When it became impossible to sell the Trans-Pacific Partnership (TPP) on its economic merits, proponents of the deal began to argue for it as a way to contain China's power in the region. Thomas Friedman picks up this line and runs with it in his latest column.

"Trump came into office vowing to end the trade imbalance with China — a worthy goal. And what was his first move? To tear up the Trans-Pacific Partnership, the trade deal that would have put the U.S. at the helm of a 12-nation trading bloc built around U.S. interests and values, potentially eliminating some 18,000 tariffs on U.S. goods and controlling 40 percent of global G.D.P. And China was not in the group. That’s called leverage.

"Trump just ripped up the TPP to “satisfy the base” and is now left begging China for trade crumbs, with little leverage. And because he needs China’s help in dealing with North Korea, he has even less leverage on trade."

Let's see, we're eliminating 18,000 tariffs. That sounds really impressive, except the vast majority of these tariffs were near zero anyhow. Admittedly, a zero tariff is more supportive of trade than a tariff of 1.0 percent, but it's not exactly going to lead to a flood of exports. It has roughly the same impact as a 1.0 percent decline in the value of the dollar, the sort of change in currency values that we often see in a single day.

The touting of the number of tariffs, rather than the impact on trade is the sort of cheap trick propagandists resort to when they can't make a serious argument. It's worth also noting that the 18,000 tariff figure includes many altogether meaningless tariffs, like Brunei's tariffs on ski boots made in the United States and tariffs on items that are already banned from international trade, like shark fins.


Serious efforts to evaluate the impact of the TPP on the economy showed it having very little impact since trade is already very open between the countries in the pact. (The U.S. already has trade deals with six of the eleven other countries in the pact.) The United States International Trade Commission projected that the pact would boost GDP growth by an average of 0.015 percentage points over the next fifteen years. And this projection did not include any negative impact from the higher patent, copyright, and related protections that are a major feature of the deal.

If the TPP was drafted as a pact against China, its drafters did not do a very good job. The rules of origin (ROO) provisions (the percentage of value added in a product that must come from the countries in the pact to benefit from special treatment) are considerably lower than in other trade deals. For example, the ROO in the TPP requires originating content of between 45 percent and 55 percent for vehicles and engines and some other car parts. For most parts, the requirement is between 35 and 45 percent. The TPP ROO are considerably weaker than the ones in NAFTA, which required 62.5 percent of the value-added come from the countries in the pact.

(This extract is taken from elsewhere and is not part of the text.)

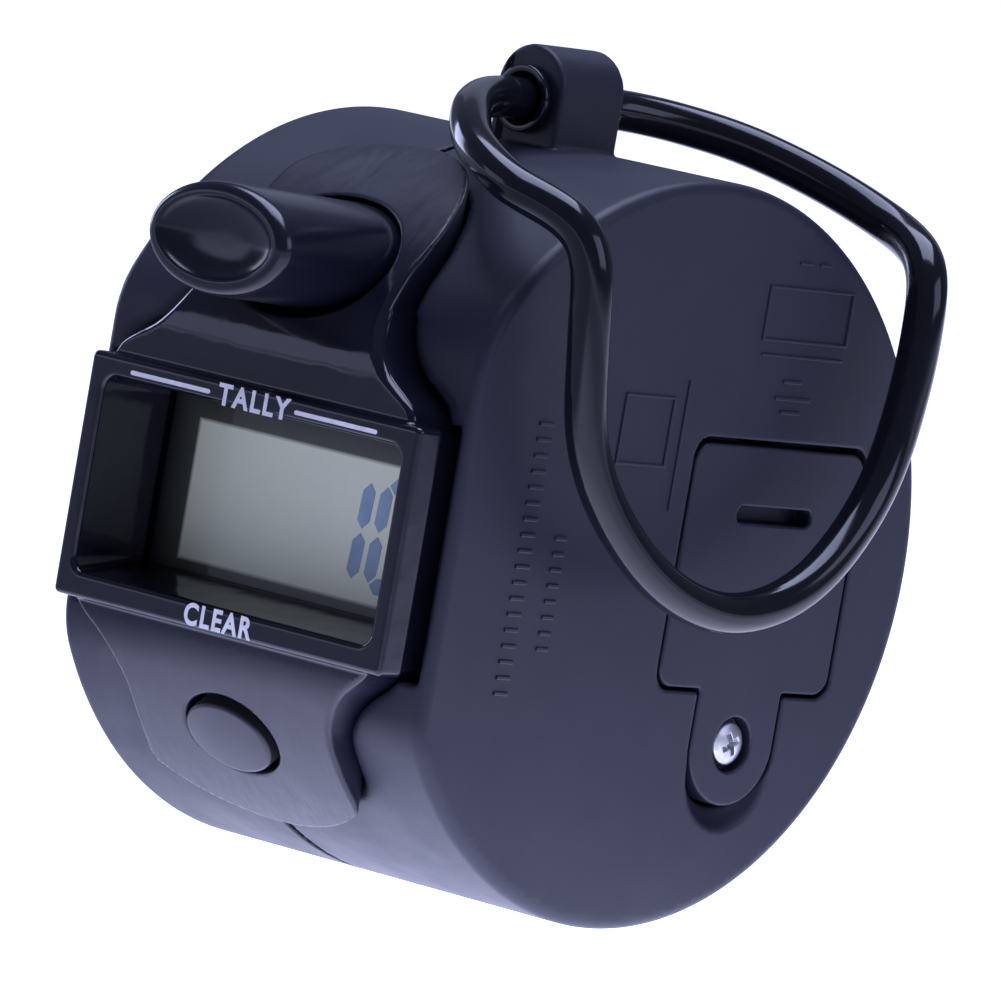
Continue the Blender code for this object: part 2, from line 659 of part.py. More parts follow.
def count_springs():
    """Two coils along the plunger's axis, from the floor of each bore to the board."""
    direction = count_direction()
    near = COUNT_LENGTH - SPRING_BORE_DEPTH + SPRING_WIRE + GAP
    far = (BOARD_FRONT - COUNT_FACE[1]) / direction[1] - SPRING_WIRE - GAP
    steps = 12 * SPRING_TURNS
    for name, x in (("count_spring_left", -SPRING_X), ("count_spring_right", SPRING_X)):
        route = []
        for k in range(steps + 1):
            turn = 2.0 * math.pi * SPRING_TURNS * k / steps
            centre = along((x, *COUNT_FACE[1:]), direction, near + (far - near) * k / steps)
            up = SPRING_RADIUS * math.sin(turn)
            route.append((centre[0] + SPRING_RADIUS * math.cos(turn),
                          centre[1] - up * direction[2], centre[2] + up * direction[1]))
        wire(name, route, SPRING_WIRE, STEEL, 1)


def reset_button():
    half_x, half_up = RESET_HALF_WIDTH, RESET_HALF_HEIGHT
    rim_start, rim_end = RESET_RIM_DEPTH
    stem = RESET_STEM_RADIUS
    sections = [(0.0, half_x - 0.3, half_up - 0.3), (0.12, half_x - 0.08, half_up - 0.08),
                (0.35, half_x, half_up), (rim_start, half_x, half_up),
                (rim_start, half_x + 1.0, half_up + 0.8), (rim_end, half_x + 1.0, half_up + 0.8),
                (rim_end, stem, stem), (RESET_STEM_END, stem, stem)]
    start = reset_point(RESET_FACE_RADIUS)
    oval_loft("reset_button", start, reset_direction(), sections, GLOSS_BLACK, 32, start)
    dome = [(7.5, 1.2, 1.2), (8.0, 1.6, 1.6), (9.4, 1.8, 1.8)]
    oval_loft("reset_dome", start, reset_direction(), dome, RUBBER_GREY, 24)


def battery_bay():
    outer = BODY_HALF_WIDTH
    cover = side_prism("battery_cover", cover_outline(0.0, 0.0), outer - COVER_THICK, outer,
                       SHELL_BLACK, (outer, *TAB_CENTRE))
    soften(cover, 0.2, 1)
    screw_y, screw_z = TAB_CENTRE
    cut(cover, turned("cover_head_hole", "X", TAB_CENTRE,
                      [(outer - SCREW_SEAT, SCREW_HEAD_HOLE), (REACH, SCREW_HEAD_HOLE)]))
    cut(cover, turned("cover_shaft_hole", "X", TAB_CENTRE,
                      [(0.0, SCREW_SHAFT_HOLE), (REACH, SCREW_SHAFT_HOLE)], sides=16))
    low_y, high_y, low_z, high_z = COVER_SLOT
    slot = block("cover_slot", (outer - COVER_SLOT_DEPTH, low_y, low_z),
                 (outer + 1.0, high_y, high_z))
    soften(slot, 0.5, 3)
    cut(cover, slot)
    turned("battery_screw", "X", TAB_CENTRE,
           [(7.6, 0.5), (8.2, 0.8), (outer - 0.65, 0.8), (outer - 0.65, SCREW_HEAD_RADIUS),
            (outer - 0.2, SCREW_HEAD_RADIUS), (outer, 0.9)], STEEL, 20,
           (outer, screw_y, screw_z))
    washer("screw_insert", "X", TAB_CENTRE, 6.9, 11.6, SCREW_SHAFT_HOLE, 1.7, BRASS, 20)
    low_x = outer - RECESS_DEPTH - CELL_THICK + 0.1
    turned("button_cell", "X", CELL_CENTRE,
           [(low_x, 5.0), (low_x + 0.4, 5.0), (low_x + 0.7, CELL_RADIUS),
            (low_x + CELL_THICK - 0.3, CELL_RADIUS), (low_x + CELL_THICK, CELL_RADIUS - 0.3)],
           STEEL, 32)
    contact_x = low_x - GAP
    turned("cell_contact_negative", "X", CELL_CENTRE,
           [(4.6, 0.45), (contact_x - 0.2, 0.45), (contact_x - 0.2, 3.2), (contact_x, 3.2)],
           STEEL, 20)
    cell_y = CELL_CENTRE[0]
    strip_top = CONTACT_Z + 0.45
    strip = block("cell_contact_positive", (7.3, cell_y - 1.3, CONTACT_Z),
                  (11.9, cell_y + 1.3, strip_top), STEEL)
    join(strip, block("positive_pin", (4.6, cell_y - 0.35, CONTACT_Z),
                      (7.8, cell_y + 0.35, strip_top)))


def battery_wires():
    board_back = BOARD_FRONT + BOARD_THICK + GAP
    negative = [(4.2, CELL_CENTRE[0], 0.0), (3.0, 6.0, -0.6), (3.4, -1.0, -3.4),
                (5.0, board_back + 1.6, -4.4), (5.0, board_back, -4.4)]
    positive = [(4.2, CELL_CENTRE[0], 6.4), (3.0, 5.6, 6.2), (3.4, -1.0, 5.2),
                (5.0, board_back + 1.6, 4.4), (5.0, board_back, 4.4)]
    wire("wire_negative", smooth_line(negative, 5), 0.45, ((0.01, 0.01, 0.01), 0.45), 1)
    wire("wire_positive", smooth_line(positive, 5), 0.45, COPPER_RED, 1)


def finger_ring():
    half = [(x, -across, z) for x, across, z in smooth_line(RING_ROUTE, 2)]
    route = half + [(x, -y, z) for x, y, z in reversed(half[:-1])]
    wire("finger_ring", route, WIRE_RADIUS, RING_BLACK, 3, (0.0, 0.0, PIVOT_Z))
    for name, side in (("ring_collar_front", -1), ("ring_collar_rear", 1)):
        near = LUG_HALF_DEPTH + COLLAR_GAP
        ends = sorted(side * at for at in (near, near + COLLAR_LENGTH))
        washer(name, "Y", (0.0, PIVOT_Z), *ends, RING_HOLE_RADIUS, COLLAR_RADIUS, GLOSS_BLACK)


def shell_screws():
    for number, centre in enumerate(SHELL_POSTS, 1):
        turned("shell_screw_%d" % number, "X", centre,
               [(-13.7, 1.3), (-13.4, 1.75), (-12.7, 1.75), (-12.7, 0.95), (3.6, 0.95),
                (4.6, 0.5)], STEEL, 20)


def build():
    clear_scene()
    left_shell()
    right_shell()
    front_panel()
    display()
    circuit_board()
    count_button()
    count_switch()
    count_springs()
    reset_button()
    battery_bay()
    battery_wires()
    finger_ring()
    shell_screws()


build()
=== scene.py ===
"""Looks for the hand tally counter: every visible piece as a smooth moulded form, with its finish.

Shapes are worked out in millimetres in the body's own frame: X is the axis of the round body, the
display faces -Y and Z is up. Moulded pieces are signed distance fields with true fillets, turned
into meshes by a surface net. The plunger, the key, the ring and its collars are rings of points.
"""
import math

import bmesh
import bpy
import numpy as np
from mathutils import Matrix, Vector


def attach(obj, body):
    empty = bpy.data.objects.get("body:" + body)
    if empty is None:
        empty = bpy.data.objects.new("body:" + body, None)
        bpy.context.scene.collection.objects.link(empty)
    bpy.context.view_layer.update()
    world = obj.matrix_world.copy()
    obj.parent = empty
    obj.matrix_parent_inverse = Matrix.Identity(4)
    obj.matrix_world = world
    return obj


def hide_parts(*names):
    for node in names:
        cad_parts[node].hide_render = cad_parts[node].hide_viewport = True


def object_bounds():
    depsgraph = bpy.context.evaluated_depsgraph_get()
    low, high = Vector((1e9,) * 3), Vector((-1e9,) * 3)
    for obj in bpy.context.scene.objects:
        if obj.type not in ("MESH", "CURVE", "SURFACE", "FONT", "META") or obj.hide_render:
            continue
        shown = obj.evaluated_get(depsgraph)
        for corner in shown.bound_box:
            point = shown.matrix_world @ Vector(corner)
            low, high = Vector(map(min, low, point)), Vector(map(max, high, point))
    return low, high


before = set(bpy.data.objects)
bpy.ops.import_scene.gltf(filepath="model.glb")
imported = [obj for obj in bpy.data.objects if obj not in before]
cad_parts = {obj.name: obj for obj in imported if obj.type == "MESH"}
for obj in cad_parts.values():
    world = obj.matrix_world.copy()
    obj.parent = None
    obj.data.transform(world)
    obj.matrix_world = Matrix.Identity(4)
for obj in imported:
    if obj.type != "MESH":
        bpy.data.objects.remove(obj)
CAD_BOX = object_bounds()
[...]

Given the proximity of the countries in the pact to China, the content that does not come from TPP countries is likely to come in large part from China. This means, for example, that a part that has 65 percent of its value-added coming from China, would get favored treatment under the TPP. And this assumes everyone is completely straight with their numbers. If we imagine companies might fudge a little in what they report, it is certainly imaginable that a car part with 70 tp 75 percent of its value-added from China could get favored treatment under the TPP. That doesn't sound like a pact designed to contain China's economic power.

As a practical matter, the United States is not going to contain China's economic power. On a purchasing power parity basis China's economy is already considerably larger than the U.S. economy. The IMF projects it to be almost 50 percent larger by 2022. Neighboring countries like Vietnam and Malaysia are not going to risk worsening relations with China for the slightly better trade terms offered by the TPP, and it is silly to imagine otherwise.

This doesn't mean that the United States has no leverage with China in trying to negotiate ways to reduce its trade imbalance. The main route to a lower trade deficit would be a lower valued dollar relative to the yuan. China is officially committed to this policy already, we just might prefer a more rapid pace of adjustment.

We could offer concessions in other areas to persuade China to move more quickly in raising the value of its currency. For example, we could tell them we don't care about the market access they grant Goldman Sachs and other firms in the financial industry. We could also say that we don't care about the status of Microsoft's copyrights or Pfizer's drug patents in China. These concessions would almost certainly buy us a considerable movement in currency values.

Unfortunately, neither a Democratic or Republican administration would be likely to make such concessions. These corporations have much more political power than the workers who would benefit from more balanced trade. This is the real obstacle to reducing our trade deficit with China, not Donald Trump's rejection of the TPP.